The second major issue is arguably the lesser of the two, and that is whether Britain’s economic prospects are better in the European Union customs area, or independent from it. The empirical evidence is Britain did spectacularly well in the nineteenth century by removing all trade barriers and tariffs and having no trade agreements, owing its pre-WW1 global status almost entirely to unrestricted trade. The Brexiteers claim the economics supports the empirical, with EU trade in goods accounting for only 8% of Britain’s GDP, and declining relative to trade in goods with the rest of the world.


It is interesting to note that the Government’s economists and their supporters do not fully engage on the economic issue, with only the Brexit-supporting European Research Group (ERG) making the economic case seriously. This does not appear to be because of media focus. Rather, the economic establishment lost credibility at street-level by forecasting an economic slump in the event of Brexit. It was clear that the UK Treasury, the Bank of England, and the IMF set the inputs to their economic models in such a way that a Brexit outcome from the referendum would be dire. Instead, inward investment has increased, defying predictions that European and foreign corporations would sell up. The UK economy is now booming, despite the uncertainty over the Brexit negotiations.

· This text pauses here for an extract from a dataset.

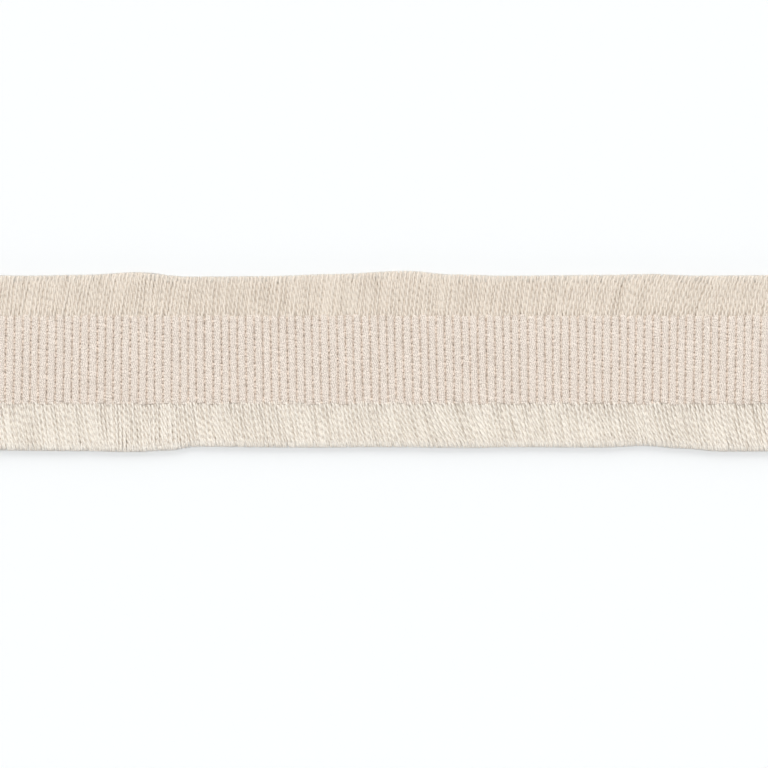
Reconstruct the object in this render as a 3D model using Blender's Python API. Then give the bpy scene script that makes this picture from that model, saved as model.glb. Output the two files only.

In contrast with the ERG’s positive critique, the Remainers have continually resorted to scare tactics, such as claiming Calais will be shut to Dover’s shipping (denied by the Calais port authorities). They claim all flights from the UK to the EU and flights crossing EU territory will be threatened (ridiculous, being against international aviation law, and Britain’s Air Traffic Control controls transatlantic flights into Europe anyway). They claim that drugs for the NHS will be withheld (really?). And so on. All the establishment Remainers have done is resort to using fear as a substitute for debate.


Remainers have never adequately addressed the issue of democratic accountability either, presumably because they know they cannot win that debate. Instead they skirt round the issue. Logically, given the attestable facts on democracy and economics and having had two years to consider the democratic and economic issues, one would think increasing numbers of Remainers would accept their original position was untenable and revise their stance. Not so. They remain firm as ever, rather like the Vatican and its long-standing denial of Galileo’s discovery.


Six psychological factors


Denial of something that is increasingly obvious must be down to human psychology. In Chapter 6 of Desrochers & Szurmak’s work, they identify six identifiable factors which we will take in turn to enhance our understanding of the psychology of debate. I list them under the following headings (they differ slightly from the original):


  • The iron triangle of crisis

  • The psychology of entrenched arguments

  • Motivated reasoning

  • The core theoretical theme

  • The anointed elite and

  • Optimism and pessimism

The iron triangle of crisis


Brexit poses a threat to the institutions which owe their existence to the continuing membership of Britain in the EU. A good example are the UK’s quangos[ii] which liaise with some 53 EU quangos in Brussels. The UK’s quangos administer EU regulations in the UK under delegation. They are politically unaccountable and can wield considerable power. Brexit, with its promise of freer markets is a fundamental threat to their existence, firstly because it will sever long-standing operational relationships with Brussels, and secondly because the quango-crats are opposed to free markets by virtue of their employment. There is also the threat to their personal employment prospects.


It is these quango-crats that are the source of some eighty government papers on the impact of a no-deal, covering a range of industries from banking to nuclear research. Each paper has deliberately presented a worse-case for disruption and costs, with no mention of potential benefits. As the essayist HL Menken put it a hundred years ago,


“…the whole aim of practical politics is to keep the population alarmed (and hence clamorous to be led to safety) by an endless series of hobgoblins, most of them imaginary.”[iii]


These quangos and others employ highly qualified experts to come up with independent analyses of the consequences of Brexit. The public is meant to be impressed by their apparent neutrality. It is a fair bet that none of these independent experts concede that Brexit is positive; that’s not what they are tasked to do. The quango-crats are fighting for their own survival and are vehemently defensive.


And then there’s the media, which are always quick to report a potential crisis, but not balance its reporting by forensically questioning the statist position. The quango-crats behind it all are rarely, if ever taken to task, being civil servants answerable only to ministers. Question the minister, and he merely repeats his experts’ advice, which coming from the experts goes uncontested.


Questioning is reserved for the challengers, the Brexiteers who are in the position of upstarts, the party seeking to overturn the established order. The state broadcaster, the BBC, readily points out the headline-worthy negatives spoon-fed to it by government experts. But in its “balanced reporting” it is naturally sceptical of anything Brexiteers offer in response, and their positive message can never be as newsworthy or believable as that endless series of state hobgoblins.


This trinity, this iron triangle as Desrochers and Szurmak put it, is therefore comprised of existing establishment interests, the promotion of fear of change, and media management. It is a feedback loop of career and protectionism driven by the psychology of entrenched arguments, which is our next topic.


1.    The psychology of entrenched arguments


A rational approach to absorbing and understanding new information would be to address it logically and without bias. Clearly, this does not happen. Our brains are still wired as they were in our hunter-gatherer days, when our decisions were based on a choice of fight or flight. We therefore have a natural tendency to hold onto a protected position after it becomes untenable.


Imagine being part of a community of primitive cave-dwellers and fight or flight becomes a group decision. We will support each other in uncertainty well after a crisis point has passed, breaking ranks after flight has become the only option. It is survival by inward-looking mutual defence, not attack. It is the deep psychology behind groupthink, or the psychology of entrenched arguments. It leads to the cliff-edge of crisis.